Choosing LLM for homelab (2025)
Currently I have a relatively good NVDIA 3090 GPU with 24GB of VRAM. This setup is good enough for me on my server to be ablet to run a relatively capable model. This model for a while has been Gemma3:27b. However with the addition of Home Assistant Vocie Assist I needed a model that is able to use the tools
.
The models have all their pros and cons.
Gemma3:
Gemma3 is a great model for chatting, and it has vision. This makes it great for applications like Mealie that can use this model for converting handwritten recipes to digital ones, or Karakeep to describe images. In addition with the 24Gb of VRAM I was able to use 20k token context window and be left with enough space for an embedding model.

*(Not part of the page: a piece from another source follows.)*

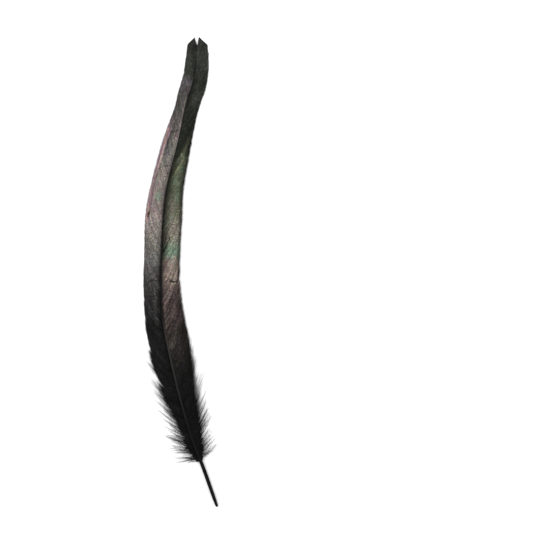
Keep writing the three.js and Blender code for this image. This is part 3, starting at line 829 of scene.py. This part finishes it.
class VaneLook(Nodes):
    """The look of one vane. Places are in millimetres: along the shaft, out from it, and in from
    the edge; root and run follow each barb, and tone is the barb's own."""

    def __init__(self, name, side):
        super().__init__(name)
        self.along, signed, self.free = self.attribute("place")
        self.root, self.run, self.tone = self.attribute("barb")
        self.out = self.times(signed, side)
        self.spot = self.vector(self.along, self.out)
        wobble = self.drift(PLACE_WOBBLE, self.spot, PLACE_SPOTS)
        self.rough_spot = self.vector_math("ADD", self.spot, wobble)

    def swing(self, *noise):
        """Noise of about -1 to 1, as it strays about a half by a quarter each way."""
        return self.fit(self.noise(*noise), 4.0, -2.0)

    def drawn_out(self, scale, layer=0.0):
        """The place for noise that is drawn out along the barbs."""
        return self.vector(self.times(self.root, scale[0]), self.times(self.run, scale[1]), layer)

    def along_barbs(self, scale):
        return self.swing(self.drawn_out(scale))

    def even(self, scale):
        return self.swing(self.spot, scale, 1.0)

    def tones(self, value, rows):
        return self.ramp(value, [(at, dye_and_sheen(name)) for at, name in rows.items()], 0, TONES_END)

    def base(self, rows):
        """The tones along the vane, moved up and down it by streaks and broad spots."""
        placed = self.fit(self.along_barbs(LOCK_NOISE), TONE_DRIFT, self.along)
        placed = self.fit(self.even(BROAD_SPOTS), TONE_DRIFT, placed)
        return self.tones(placed, rows)

    def patches(self, colour, rows):
        for tone, at, size, amount in rows:
            off = self.vector_math("SUBTRACT", self.rough_spot, (*at, 0.0))
            off = self.vector_math("DIVIDE", off, (*size, 1.0))
            gap = self.vector_math("LENGTH", off, output=1)
            gap = self.fit(self.along_barbs(STREAK_NOISE), PATCH_FRAY, gap)
            share = self.between(gap, 1.0, PATCH_CORE, 0.0, amount)
            colour = self.mix(share, colour, dye_and_sheen(tone))
        return colour

    def stroke(self, along, out, to_along, to_out, width):
        """1 on a line from a place to another, fading to 0 at width."""
        way = np.array([to_along, to_out, 0]) - (along, out, 0)
        off = self.vector_math("SUBTRACT", self.rough_spot, (along, out, 0))
        share = self.vector_math("DOT_PRODUCT", off, tuple(way / (way @ way)), output=1)
        share = self.math("ADD", share, 0.0, clamp=True)
        gap = self.vector_math("DISTANCE", off, self.scaled(tuple(way), share), output=1)
        return self.between(gap, width, width * STROKE_CORE)

    # Painted highlights: lighter tones laid along strokes.
    def lines(self, colour, rows):
        for *line, tone, amount in rows:
            share = self.times(self.stroke(*line), amount)
            colour = self.mix(share, colour, dye_and_sheen(tone))
        return colour

    def marks(self, rows):
        """What is left of the light under the dark marks: fault bars and painted shade."""
        return self.times(*[self.fit(self.stroke(*line), -dark, 1.0) for *line, dark in rows])

    def shade(self, low, high, rows):
        """What is left of the light in a shade."""
        depth = self.times(self.level(self.along, rows), self.between(self.out, low, high))
        return self.math("SUBTRACT", 1.0, depth)

    def light_and_dark(self):
        """How much lighter or darker each spot is, from streaks and grain, 1 on average."""
        bars = self.vector(self.times(self.along, BARS_ALONG), self.times(self.out, BARS_OUT))
        grain = self.times(self.along_barbs(BARB_NOISE), GRAIN)
        grain = self.fit(self.even(FINE_SPOTS), GRAIN, grain)
        grain = self.fit(self.swing(bars), BARS, grain)
        streaks = self.fit(self.along_barbs(LOCK_NOISE), LOCKS, self.times(self.tone, BARBS))
        streaks = self.fit(self.along_barbs(STREAK_NOISE), STREAKS, streaks)
        streaks = self.times(streaks, self.level(self.along, STREAKS_ALONG))
        steps = self.fit(grain, self.level(self.along, GRAIN_ALONG), streaks)
        steps = self.times(steps, self.level(self.along, CONTRAST_ALONG))
        return self.math("POWER", CONTRAST, steps)

    def flecks(self, colour):
        """Pink, green and blue flecks from the gloss, and streaks of the same along the barbs."""
        grid = self.vector_math("ADD", self.spot, (40.0, 7.0, 0.0))
        for place, amount in ((grid, 0.42), (self.drawn_out(FLECK_NOISE, 5.0), 0.4)):
            gain = self.vector_math("ADD", self.drift(amount, place, 1.0, 2.0, 0.7), (1, 1, 1))
            colour = self.mix(1.0, colour, gain, "MULTIPLY")
        return colour

    def dim(self, colour, *factors):
        return self.scaled(colour, self.times(*factors))

    def finish(self, colour):
        """The side that faces down has none of the gloss and is a dull brown-black."""
        facing = self.parts(self.node("TexCoord", {}, "Normal"))[2]
        dull = self.scaled(self.mix(DULL_BROWN, colour, dye_and_sheen("brown")), DULL_LIGHT)
        self.set("Base Color", self.mix(self.between(facing, *FACES_DOWN), colour, dull))
        self.set("Roughness", self.fit(self.along_barbs(SHEEN_NOISE), 0.05, 0.48))
        self.set("Specular IOR Level", 0.04)
        place = self.vector(self.times(self.run, BARBULES), self.root, self.out)
        self.set("Normal", self.bump(self.noise(place, 1.0, 1.0), 0.00006, 0.6))
        return self.material


def left_material():
    n = VaneLook("vane_left", 1.0)
    colour = n.patches(n.base(LEFT_TONES), LEFT_PATCHES)
    # The bent-over strip catches the light: painted pink sheen, and painted shade in its creases.
    strip = n.times(n.between(n.free, *STRIP_INNER), n.between(n.along, *STRIP_LOWER))
    strip = n.times(strip, n.between(n.along, *STRIP_UPPER))
    colour = n.mix(n.times(strip, STRIP_PINK_SHEEN), colour, dye_and_sheen("dusty_pink"))
    # Painted highlights along the fold, the shaft and some barbs, then flecks.
    colour = n.flecks(n.lines(colour, LEFT_HIGHLIGHTS))
    light = n.math("POWER", n.light_and_dark(), n.fit(strip, -STRIP_SMOOTH, 1.0))
    creases = n.fit(n.times(n.level(n.free, STRIP_CREASES), strip), -1.0, 1.0)
    return n.finish(n.dim(colour, light, n.shade(*LEFT_SHADE), creases, n.marks(LEFT_MARKS_AND_SHADE)))


def right_material():
    n = VaneLook("vane_right", -1.0)
    colour = n.patches(n.base(RIGHT_TONES), RIGHT_PATCHES)
    # Painted highlights where barbs catch the light, then flecks.
    colour = n.flecks(n.lines(colour, RIGHT_HIGHLIGHTS))
    slant = n.fit(n.out, -TURN_SLANT, n.along)
    slant = n.fit(n.along_barbs(STREAK_NOISE), TURN_FRAY, slant)
    streak = n.times(n.between(slant, *STREAK), n.between(n.along, *STREAK_ALONG), STREAK_LIGHT)
    outer = n.math("MAXIMUM", n.between(n.along, *OUTER_LIGHT), streak)
    # Painted shade: a band beside the shaft, which fades towards the foot, and the edge.
    shade_bands = [n.shade(*row) for row in RIGHT_SHADES]
    depth = n.times(n.between(n.along, *EDGE_SHADE_ALONG), EDGE_DEPTH)
    edge = n.math("SUBTRACT", 1.0, n.times(depth, n.between(n.free, *EDGE_SHADE)))
    lit = n.dim(colour, *shade_bands, edge, outer)
    # Above the slanted line the vane is painted in shade, as it is turned from the light.
    dark = n.patches(n.tones(n.along, TURNED_TONES), TURNED_PATCHES)
    dark = n.dim(dark, n.shade(*TURNED_SHADE))
    colour = n.mix(n.between(slant, *TURN_LINE), lit, dark)
    return n.finish(n.dim(colour, n.light_and_dark(), n.marks(RIGHT_MARKS_AND_SHADE)))


# Tones by distance along the shaft: black, but lighter where the down ends and near the tip.
SHAFT_TONES_END = 330
SHAFT_TONES = {
    30: "#0c0c0c", 56: "#0f0f0f", 78: "#1a1a19", 100: "#222221", 116: "#282725", 124: "#292726",
    131: "#232120", 140: "#141313", 150: "#0f0e0e", 240: "#131312", 262: "#1c1b1a", 286: "#1c1b1a",
    296: "#0f0f0e", 312: "#131412", 317: "#1e201c", 321: "#292c27", 328: "#2b2e29",
}
# The same for the left side of the ridge, where it is turned to the light.
LIT_SIDE_TONES = {
    198: "#131312", 212: "#403d3a", 245: "#54504c", 253: "#746e68", 262: "#86807a", 270: "#7a746e",
    279: "#4c4844", 290: "#1c1b1a",
}
LIT_SIDE, LIT_FROM, LIT_TO = (-0.1, 0.35), (198, 206), (294, 288)
FLANK, FLANK_FROM, FLANK_TO = (-0.1, -0.6), (62, 96), (138, 122)
FIBRES_ALONG, FIBRES_ACROSS = 0.35, 6.0
SPECKS, SPECK_LAYER = 2.6, 3.0


def shaft_material():
    n = Nodes("shaft")
    along, across, _ = n.attribute("place")
    place = n.vector(n.times(along, FIBRES_ALONG), n.times(across, FIBRES_ACROSS))
    fibres = n.noise(place, 1.0, 3.0)
    specks = n.noise(n.vector(along, across, SPECK_LAYER), SPECKS)
    ridge, lit = (
        n.ramp(along, [(at, linear(tone)) for at, tone in rows.items()], 0, SHAFT_TONES_END)
        for rows in (SHAFT_TONES, LIT_SIDE_TONES)
    )
    on_side = n.times(n.between(across, *LIT_SIDE), n.between(along, *LIT_FROM))
    colour = n.mix(n.times(on_side, n.between(along, *LIT_TO)), ridge, lit)
    # Where the down ends, the right side of the ridge is lit as well as its top.
    flank = n.times(n.between(across, *FLANK), n.between(along, *FLANK_FROM))
    flank = n.times(flank, n.between(along, *FLANK_TO))
    shade = n.fit(n.math("ADD", fibres, specks), 0.9, 0.1)
    shade = n.times(shade, n.math("ADD", flank, 1.0))
    n.set("Base Color", n.scaled(colour, shade))
    n.set("Roughness", n.fit(fibres, 0.25, 0.38))
    n.set("Specular IOR Level", 0.06)
    n.set("Normal", n.bump(fibres, 0.00005, 0.5))
    return n.material


def down_material():
    n = Nodes("down")
    place = n.node("TexCoord", {}, "Object")
    grain = n.noise(place, 700.0, 3.0)
    shade = n.math("ADD", grain, n.noise(place, 90.0, 1.0))
    n.set("Base Color", n.mix(n.between(shade, 0.6, 1.4), linear("#0a0a0a"), linear("#1d1c1b")))
    n.set("Roughness", n.fit(grain, 0.2, 0.65))
    n.set("Specular IOR Level", 0.04)
    return n.material


down_black = down_material()
for piece, slot, material in (
    (shaft, "shaft", shaft_material()),
    (left_vane, "vane", left_material()),
    (right_vane, "vane", right_material()),
    (left_down, "down", down_black),
    (right_down, "down", down_black),
):
    piece.data.materials.append(material)
    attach(piece, "root")
    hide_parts("feather")

# The camera looks straight down. The photo's frame is FRAME_PIXELS of PIXEL millimetres at the
# height of the vanes, and its middle is to the right of the feather.
PIXEL = 0.6924
FRAME_PIXELS = 533
FRAME_MIDDLE = (59.5, 3.8)
CAMERA_HEIGHT = 1200
VANE_LEVEL = 2
SENSOR = 36
camera_data = bpy.data.cameras.new("camera")
camera_data.sensor_width = SENSOR
camera_data.lens = SENSOR * (CAMERA_HEIGHT - VANE_LEVEL) / (PIXEL * FRAME_PIXELS)
camera = add_object("camera", camera_data)
camera.location = (FRAME_MIDDLE[0] * MM, FRAME_MIDDLE[1] * MM, CAMERA_HEIGHT * MM)
bpy.context.scene.camera = camera

# A pale floor just below the feather, an even white surround and two large soft lights, in metres.
FLOOR_HEIGHT = -0.00004
SURROUND = 0.75
floor_mesh = bpy.data.meshes.new("floor")
floor_mesh.from_pydata([(-3, -3, 0), (3, -3, 0), (3, 3, 0), (-3, 3, 0)], [], [(0, 1, 2, 3)])
floor = add_object("floor", floor_mesh)
floor.location.z = FLOOR_HEIGHT
floor_nodes = Nodes("floor")
floor_nodes.set("Base Color", (0.93, 0.93, 0.93, 1))
floor_nodes.set("Roughness", 0.9)
floor_nodes.set("Specular IOR Level", 0.0)
floor_mesh.materials.append(floor_nodes.material)

world = bpy.data.worlds.new("surround")
world.use_nodes = True
background = world.node_tree.nodes["Background"]
background.inputs["Color"].default_value = (1, 1, 1, 1)
background.inputs["Strength"].default_value = SURROUND
bpy.context.scene.world = world
bpy.context.scene.view_settings.view_transform = "Standard"


def soft_light(name, place, size, power):
    data = bpy.data.lights.new(name, "AREA")
    data.size = size
    data.energy = power
    light = add_object(name, data)
    light.location = place
    light.rotation_euler = (-Vector(place)).to_track_quat("-Z", "Y").to_euler()


soft_light("key", (-1.0, 0.5, 1.1), 1.0, 16)
soft_light("fill", (1.1, -0.4, 0.9), 1.0, 8)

Fully on GPU it gave me 32 tokens/s. I tired to have a version with tool support but it struggled hard. So with Home Assistant it won't fly.
Small models:
I tried few smaller models (3b or less) but I had real bad experince with them, especially with some added instructions to the base prompt.
Qwen2.5:
The next recommended choice was Qwen2.5. I tried the 14b version, but for some reason he always answered inside Home Assistant context in mixed arabic and chinese. However the 32b model worked relatively great. The instruct version even was able to check and not add items to the list if it would be a duplicate (this is for some reason a mighty task for models). The issue with Qwen2.5:32b is that it left only enough space in the VRAM for 8k context window.
Mistral Small:
Meet mistral-small. It is a small capable model with great tools support. The 24b instruct version understood nearly every task that I throw at it and with 32k context window all fitting into 24Gb of VRAM. Unfortunatelly it had no vision support.
Mistal Small 3.1 and 3.2:
So I turned to mistral-small3.1 and resp 3.2. These were really exciting models: great tools support, vision, responsive and fast. However the tradeoff came in the form of huge context size for each token. Even though the model was the smalles from this list in size (15Gb) even 8k context window took up the remaining space. This means that I would not have been able to use these models with a large enough context window. Though with 32k context window it still ran 30 tokens/s while 40% was loaded into RAM + CPU.
To summarize:
Since I have applications that absolutely require vision, but I am not using them way too often I decided to bite the bullet. I left gemma3
for these applications, while for generic chatting and for Home Assistant I went with the mistral-small-instruct
. It takes about 2 seconds to switch the loaded models, but I am hoping that it will be rather a rare occurance. We will see later if this will actually make the voice assistant unresponsive enough that it will get me annoyed.
If so my alternative solution is to go with mistral-small3.2
with 32k context window for all applications and have a bit more electricity usage at the end of the day (extra 15% when CPU goes brrr).